Em seguida, ocupando a quinta posição vêm os princípios da flexibilidade e celeridade. Esses princípios constituem uma vantajosa característica da arbitragem. Todavia, quem determina o grau de complexidade dos procedimentos processuais e a velocidade de sua marcha são as partes, a quem compete também a fixação do prazo para a prolação do laudo arbitral. Assim, a flexibilidade e a celeridade do procedimento devem atender os anseios das partes e ao mesmo tempo proporcionar oportunidades suficientes para que elas possam provar os seus direitos com a indispensável amplitude e profundidade. Infere-se daí que, esses princípios não poderão resumir as fases processuais a ponto de afetar o regular exercício do contraditório e da ampla defesa, bem como não poderão se insurgir contra a vontade das partes. Situam-se na seqüência hierárquica logo abaixo do princípio anteriormente versado, pois dificilmente haverá flexibilidade e celeridade sem autonomia processual. Ocorre também que, diferentemente do princípio da autonomia do processo, o princípio em epígrafe demonstra ser mais uma vantagem inerente à arbitragem do que uma garantia essencial para o sucesso do instituto. A lentidão processual indesejada pelas partes opera efeitos jurídicos, se o processo for conduzido fora do prazo por elas convencionado, haja vista que, decorrido tal prazo, cessam imediatamente os poderes jurisdicionais delegados ao tribunal.

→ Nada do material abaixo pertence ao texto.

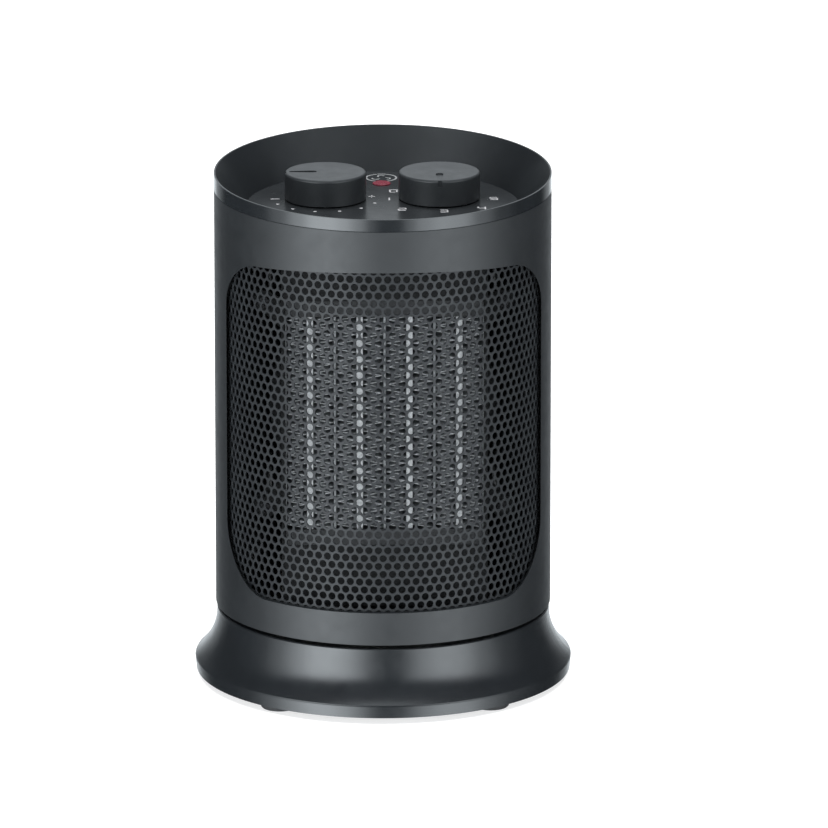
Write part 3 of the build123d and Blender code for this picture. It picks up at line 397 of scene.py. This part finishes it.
def punched_cell(sheet, arc, low, high):
    """One brick of the sheet with a punched hole whose outer edge is slightly rounded over."""
    half = HOLE_PITCH / 2
    middle = (low + high) / 2
    frame_points = [
        (arc + half, middle), (arc + half, high), (arc, high), (arc - half, high),
        (arc - half, middle), (arc - half, low), (arc, low), (arc + half, low),
    ]
    wide = ring_points(arc, middle, HOLE_RADIUS + EDGE_BREAK)
    hole = ring_points(arc, middle, HOLE_RADIUS)
    per_side = HOLE_SIDES // 8
    for k in range(8):
        start, end = frame_points[k], frame_points[(k + 1) % 8]
        fan = [(k * per_side + j) % HOLE_SIDES for j in range(per_side, -1, -1)]
        sheet.outer([start, end] + [wide[i] for i in fan])
        sheet.inner([start, end] + [hole[i] for i in fan])
    for k in range(HOLE_SIDES):
        n = (k + 1) % HOLE_SIDES
        sheet.faces.append([
            sheet.at(*wide[k], 0.0), sheet.at(*wide[n], 0.0),
            sheet.at(*hole[n], EDGE_BREAK), sheet.at(*hole[k], EDGE_BREAK),
        ])
        sheet.faces.append([
            sheet.at(*hole[k], EDGE_BREAK), sheet.at(*hole[n], EDGE_BREAK),
            sheet.at(*hole[n], GRILLE_SHEET), sheet.at(*hole[k], GRILLE_SHEET),
        ])


def plain_cell(sheet, left, right, low, high):
    """A short unpunched end of a row, with the same middle points as its neighbours."""
    middle = (low + high) / 2
    corners = [(left, low), (right, low), (right, middle), (right, high), (left, high), (left, middle)]
    sheet.outer(corners)
    sheet.inner(corners)


def grille_piece(name, first_row, last_row, low_edge, high_edge):
    """Rows first_row..last_row of the perforated sheet, with the plain border beyond them."""
    sheet = SheetMesh()
    half = HOLE_PITCH / 2
    reach = GRILLE_RADIUS * math.acos(-GRILLE_REAR_Y / GRILLE_RADIUS)
    steps = int((reach - SIDE_BORDER) // half)
    left, right = ARC_PHASE - steps * half, ARC_PHASE + steps * half
    edges = [ROW_PHASE + (row - 0.5) * ROW_PITCH for row in range(first_row, last_row + 2)]
    for number, row in enumerate(range(first_row, last_row + 1)):
        low, high = edges[number], edges[number + 1]
        arc = left + (half if (steps + row) % 2 else HOLE_PITCH)
        if (steps + row) % 2 == 0:
            plain_cell(sheet, left, left + half, low, high)
        while arc + half <= right + TINY:
            punched_cell(sheet, arc, low, high)
            arc += HOLE_PITCH
        if arc - half < right - TINY:
            plain_cell(sheet, arc - half, right, low, high)
    columns = [left + k * half for k in range(2 * steps + 1)]
    ends = [low_edge] + edges + [high_edge]
    for low, high in ((low_edge, edges[0]), (edges[-1], high_edge)):
        if high - low > TINY:
            for a, b in zip(columns, columns[1:]):
                sheet.outer([(a, low), (b, low), (b, high), (a, high)])
                sheet.inner([(a, low), (b, low), (b, high), (a, high)])
    for side, inward in ((-reach, left), (reach, right)):
        heights = []
        for a, b in zip(ends, ends[1:]):
            if b - a > TINY:
                heights.append(a)
                if a in edges and b in edges:
                    heights.append((a + b) / 2)
        heights.append(high_edge)
        for a, b in zip(heights, heights[1:]):
            near, far = (side, inward) if side < inward else (inward, side)
            sheet.outer([(near, a), (far, a), (far, b), (near, b)])
            sheet.inner([(near, a), (far, a), (far, b), (near, b)])
            if side > 0:
                sheet.rim((side, a), (side, b))
            else:
                sheet.rim((side, b), (side, a))
    full = [-reach] + columns + [reach]
    for a, b in zip(full, full[1:]):
        sheet.rim((a, low_edge), (b, low_edge))
        sheet.rim((b, high_edge), (a, high_edge))
    mesh = bpy.data.meshes.new(name)
    mesh.from_pydata(sheet.points, [], sheet.faces)
    mesh.validate()
    mesh.shade_smooth()
    mesh.set_sharp_from_angle(angle=math.radians(SHARP_ANGLE))
    piece = bpy.data.objects.new(name, mesh)
    bpy.context.scene.collection.objects.link(piece)
    mesh.materials.append(MATERIALS["grille_metal"])
    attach(piece, "tower")
    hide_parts("front_grille")


grille_piece("grille_sheet_upper", SPLIT_ROW, TOP_ROW, SPLIT_HEIGHT, GRILLE_TOP)
grille_piece("grille_sheet_lower", BOTTOM_ROW, SPLIT_ROW - 1, GRILLE_BOTTOM, SPLIT_HEIGHT)


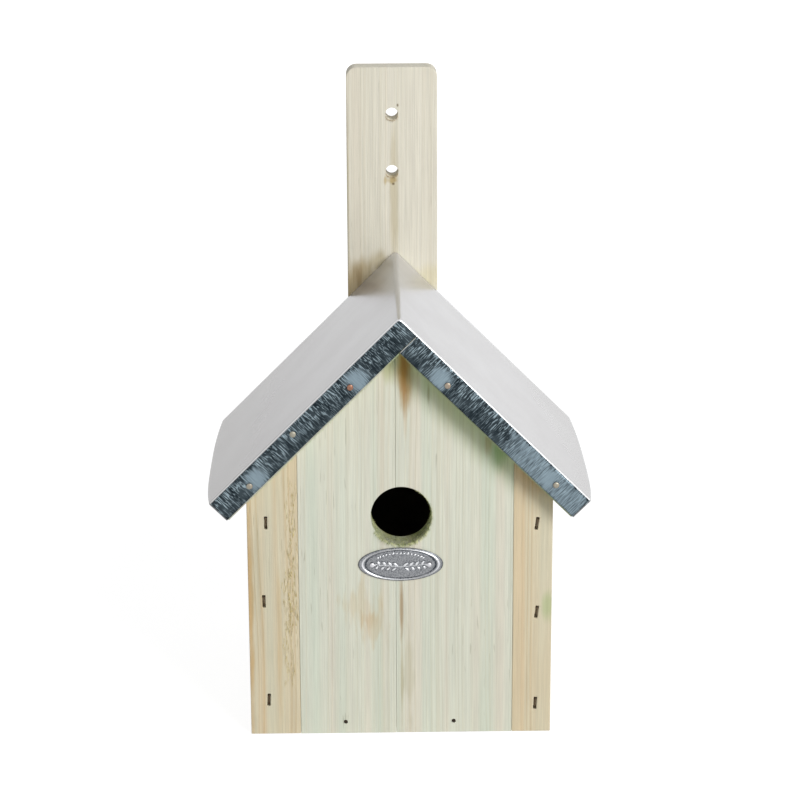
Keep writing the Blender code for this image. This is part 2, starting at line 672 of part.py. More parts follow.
def build():
    clear_scene()
    finishes = make_finishes()
    pale = finishes["pale_pine"]
    steel = finishes["fastener_steel"]
    whole = group("birdhouse_origin")
    house = group("house", whole)
    roof = group("roof", whole)
    hanging = group("hanging", whole)

    front = make_gable(
        ("front_stave_far_left", "front_stave_left", "front_stave_right", "front_stave_far_right"),
        (-HALF_WIDTH + FRONT_LEFT_STAVE_WIDTH, FRONT_MIDDLE_SEAM_X, HALF_WIDTH - FRONT_RIGHT_STAVE_WIDTH),
        [finishes[name] for name in ("yellow_pine", "green_pine", "green_pine", "yellow_pine")],
        FRONT_THICKNESS,
        FRONT_Y,
        house,
    )
    back = make_gable(
        ("back_stave_left", "back_stave_middle", "back_stave_right"),
        (-HALF_WIDTH + BACK_LEFT_STAVE_WIDTH, HALF_WIDTH - BACK_RIGHT_STAVE_WIDTH),
        [pale, pale, pale],
        BACK_THICKNESS,
        BACK_INSIDE_Y,
        house,
    )
    sides = {side: make_side(side, pale, house) for side in SIDE_NAMES}
    floor = make_floor(pale, house)
    boards = make_roof_boards(pale, roof)
    sheet = make_roof_sheet(finishes["galvanised_sheet"], roof)
    hanging_board = make_hanging_board(pale, hanging)

    entrance_place = (HOLE_X, FRONT_Y, HOLE_HEIGHT)
    entrance = drill("entrance_hole", HOLE_DIAMETER, FRONT_THICKNESS, entrance_place, house)
    cut([front[1], front[2]], entrance)
    make_plate(front, finishes, house)

    outer_front = {LEFT: front[0], RIGHT: front[3]}
    outer_back = {LEFT: back[0], RIGHT: back[2]}
    drive_edge_staples("front", FRONT_STAPLES, FRONT_Y, -1, FRONT_THICKNESS, outer_front, sides, steel, house)
    drive_edge_staples("back", BACK_STAPLES, BACK_Y, 1, BACK_THICKNESS, outer_back, sides, steel, house)
    back_brads_x = (-HALF_WIDTH + BACK_BRAD_INSETS[0], HALF_WIDTH - BACK_BRAD_INSETS[1])
    back_outer = (back[0], back[2])
    drive_floor_brads("front", FRONT_BRADS_X, FRONT_Y, -1, FRONT_THICKNESS, front[1:3], floor, steel, house)
    drive_floor_brads("back", back_brads_x, BACK_Y, 1, BACK_THICKNESS, back_outer, floor, steel, house)

    panels = {
        "front": (FRONT_Y + FRONT_THICKNESS / 2, front),
        "back": (BACK_Y - BACK_THICKNESS / 2, back),
    }
    drive_roof_nails(boards, panels, steel, roof)
    drive_ridge_nails(boards, steel, roof)
    drive_flange_nails("front", FRONT_FLANGE_NAILS, FLANGE_FRONT_Y, -1, sheet, boards, steel, roof)
    drive_flange_nails("rear", REAR_FLANGE_NAILS, BACK_Y, 1, sheet, boards, steel, roof)
    drive_hanging_screws(hanging_board, [back[1]], steel, hanging)


build()
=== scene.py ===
"""Looks of a wooden tit nest box with a folded galvanised roof, built round its CAD frame.

Lengths are metres, +Z is up, +Y is the rear and +X is to the right of someone facing the front.
"""

import sys
import logging
import math
from dataclasses import dataclass, field
from enum import Enum
from typing import Iterable, Optional, Sequence, Union

import bmesh
import bpy
from mathutils import Euler, Matrix, Vector, noise


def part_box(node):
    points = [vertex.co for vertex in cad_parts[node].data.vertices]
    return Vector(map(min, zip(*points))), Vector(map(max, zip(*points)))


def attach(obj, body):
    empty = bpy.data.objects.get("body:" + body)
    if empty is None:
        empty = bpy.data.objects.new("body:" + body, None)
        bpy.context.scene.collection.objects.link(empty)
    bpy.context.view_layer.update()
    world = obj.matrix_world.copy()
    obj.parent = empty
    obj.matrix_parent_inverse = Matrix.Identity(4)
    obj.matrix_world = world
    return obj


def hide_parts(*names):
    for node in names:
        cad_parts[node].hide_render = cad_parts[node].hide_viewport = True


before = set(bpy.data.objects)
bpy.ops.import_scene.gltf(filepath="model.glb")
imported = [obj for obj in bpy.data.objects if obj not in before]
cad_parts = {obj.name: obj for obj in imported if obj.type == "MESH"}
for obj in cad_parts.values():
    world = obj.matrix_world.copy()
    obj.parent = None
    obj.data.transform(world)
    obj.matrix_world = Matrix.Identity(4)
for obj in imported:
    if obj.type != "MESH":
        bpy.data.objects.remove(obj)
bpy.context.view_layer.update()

LOG = logging.getLogger("nest_box")
BODY = "root"
NODES: dict[str, bpy.types.Object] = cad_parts
SAME_POINT = 1e-6

Vec3 = tuple[float, float, float]
Colour = tuple[float, float, float]
Socket = bpy.types.NodeSocket
Value = Union[float, Sequence[float], Socket]
Row = Sequence[bmesh.types.BMVert]


class Grain(Enum):
    """Which way the grain of a board runs, as the turn that brings it upright."""

    UPRIGHT = (0.0, 0.0, 0.0)
    FRONT_TO_BACK = (math.pi / 2, 0.0, 0.0)
    ACROSS = (0.0, -math.pi / 2, 0.0)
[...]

O princípio da confidencialidade emerge em última colocação. Esse princípio vinha sendo indiscutivelmente aceito como uma característica intrínseca da arbitragem internacional, no sentido de que impõe tanto às partes como ao tribunal, o dever de não divulgar ou publicar dados, informações ou quaisquer outros detalhes que tenham tomado conhecimento através do processo. Entretanto, com julgamento do caso Esso/BHP v. Plowman pela Suprema Corte da Austrália, consolidaram-se entendimentos contrários. Embora a compreensão majoritária continua sendo que a confidencialidade é um atributo essencial da arbitragem, a corrente doutrinária e jurisprudencial minoritária que se formou a partir do julgamento do referido caso, colocou à prova a indispensabilidade desse princípio. Os efeitos que derivam da sua violação não se manifestam dentro do processo, mas sim fora dele, no âmbito da responsabilidade civil.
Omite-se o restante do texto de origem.